> **Given data**
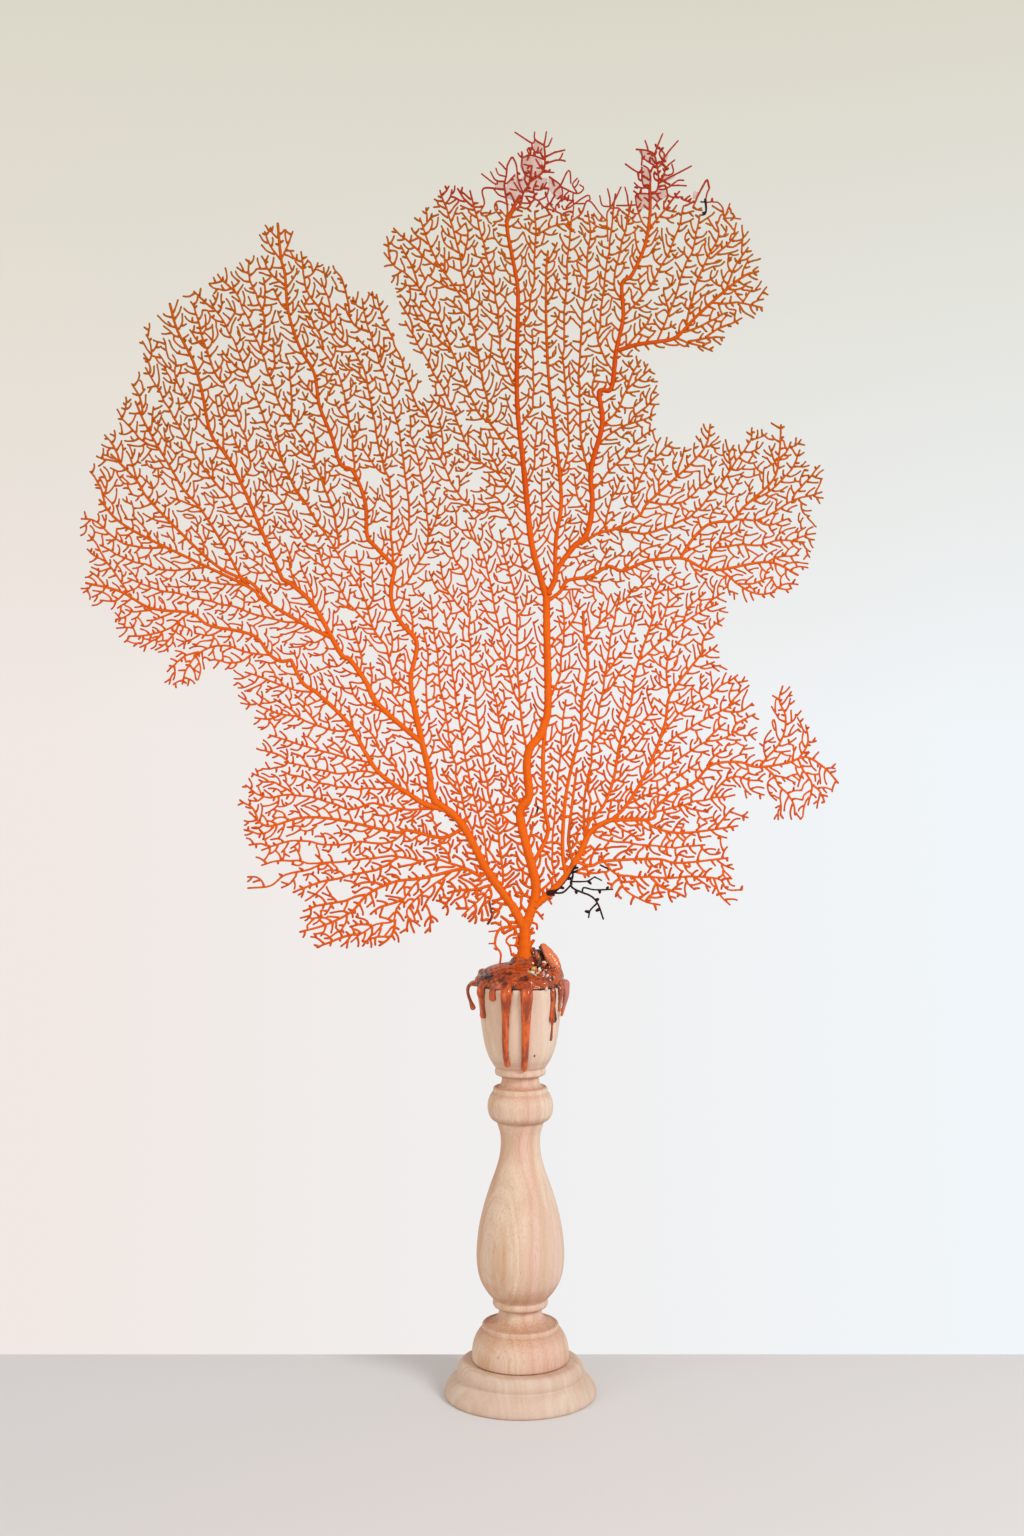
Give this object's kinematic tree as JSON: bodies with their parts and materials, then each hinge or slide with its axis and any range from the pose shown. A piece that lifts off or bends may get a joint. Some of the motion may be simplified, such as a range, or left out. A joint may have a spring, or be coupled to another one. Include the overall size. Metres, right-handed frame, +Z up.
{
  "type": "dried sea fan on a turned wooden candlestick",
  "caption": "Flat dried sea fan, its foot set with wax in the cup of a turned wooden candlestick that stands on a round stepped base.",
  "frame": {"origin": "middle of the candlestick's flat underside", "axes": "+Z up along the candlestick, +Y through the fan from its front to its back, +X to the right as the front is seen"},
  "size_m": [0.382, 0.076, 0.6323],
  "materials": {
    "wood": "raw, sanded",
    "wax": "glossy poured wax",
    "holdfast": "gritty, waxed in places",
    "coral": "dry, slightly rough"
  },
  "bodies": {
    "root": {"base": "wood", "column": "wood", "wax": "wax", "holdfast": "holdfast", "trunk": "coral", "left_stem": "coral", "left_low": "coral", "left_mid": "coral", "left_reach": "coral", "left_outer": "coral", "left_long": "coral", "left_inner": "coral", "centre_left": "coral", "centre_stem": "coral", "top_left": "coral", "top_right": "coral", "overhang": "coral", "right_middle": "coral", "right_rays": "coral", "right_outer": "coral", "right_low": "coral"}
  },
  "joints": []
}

> **Written instruction**
From the material, report only how many lines include the word "that".

> **Result for this exercise**
2